– Да, – вспомнил эксперт, – ты разобрался с уборщицей? Ну, которая…
– Конечно! – Детектив допил очередную кружку и промокнул салфеткой усы. – Она приходила к Гамову убирать по вторникам и пятницам. Утром в пятницу у нее случился приступ радикулита, не могла разогнуться. К вечеру все прошло. Врач, к которому женщина обратилась в понедельник, сказал, что никакого радикулита у нее нет в помине, а приступ… ну, мало ли, всякое случается…
– Иными словами, если бы не этот неожиданный, необъяснимый, чрезвычайно маловероятный приступ…
– Миссис Роджерс, как обычно, постучала бы в шестнадцать часов в дверь Гамова, не услышала бы ответа, открыла бы дверь ключом, который у нее был, прошла бы на кухню за шваброй и тряпкой, как делала всегда…
– Ужас, – прокомментировал Розенфельд. – И ничего не докажешь.
– Ничего, – согласился Сильверберг.
– Еще одна косвенная улика, – продолжал Розенфельд. – Я, конечно, не спец в квантовой физике и всех этих вероятностях, но… В общем, могу утверждать, что Бернс куда более талантливый математик, чем Гамов. У них несколько совместных работ, я их просмотрел. Посмотрел работы, написанные каждым в отдельности. Готов свидетельствовать под присягой: Гамов великолепный физик, идеи – блеск, но математик посредственный. Бернс – наоборот. И никто не убедит меня в том, что пресловутую функцию перераспределения вероятностей Гамов рассчитал сам.
– Но, черт возьми, Арик, за каким дьяволом нужно было Бернсу убивать Гамова?
– Закажи еще по паре кружек, и я отвечу.
– Ответь, потом закажу.
– О господи, будто ты сам не понимаешь!
– Типа – зачем ему конкурент? Теперь он, вообще-то, единственный, кто умеет играть вероятностями, а собственной судьбой уж точно.
– И если завтра тебе на голову свалится кирпич…
– Ты серьезно? Это ему зачем?
– Слишком много знаешь, – хмыкнул Розенфельд.
– Так он же воображает, что я чайник! Я видел его глаза. Полицейские для него – копы, низшая раса, ржавые чайники, да. Он уверен, что я ничего не понял, иначе не стал бы передо мной распинаться.
Розенфельд кивал.
– Конечно. Он знал, что разговор не записывался, но все равно потом спросил – на всякий случай. Верно? И он знает, что память у тебя прекрасная. Чайник, да. Но…
– Закажу еще пива.
Детектив поднялся и направился к стойке, неуверенно переставляя ноги.
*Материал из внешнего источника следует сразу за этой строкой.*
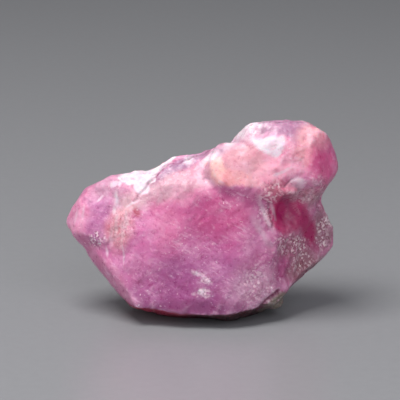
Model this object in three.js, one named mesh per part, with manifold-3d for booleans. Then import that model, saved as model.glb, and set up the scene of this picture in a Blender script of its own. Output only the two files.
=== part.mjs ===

– Гамов был посредственный математик, – пробормотал Розенфельд, покачивая рукой пустую пивную кружку. – Бернс прекрасный математик. Но есть математики и получше, верно?
Он отвернулся к окну и принялся разглядывать собственное отражение в темном стекле, за которым тускло светили уличные фонари.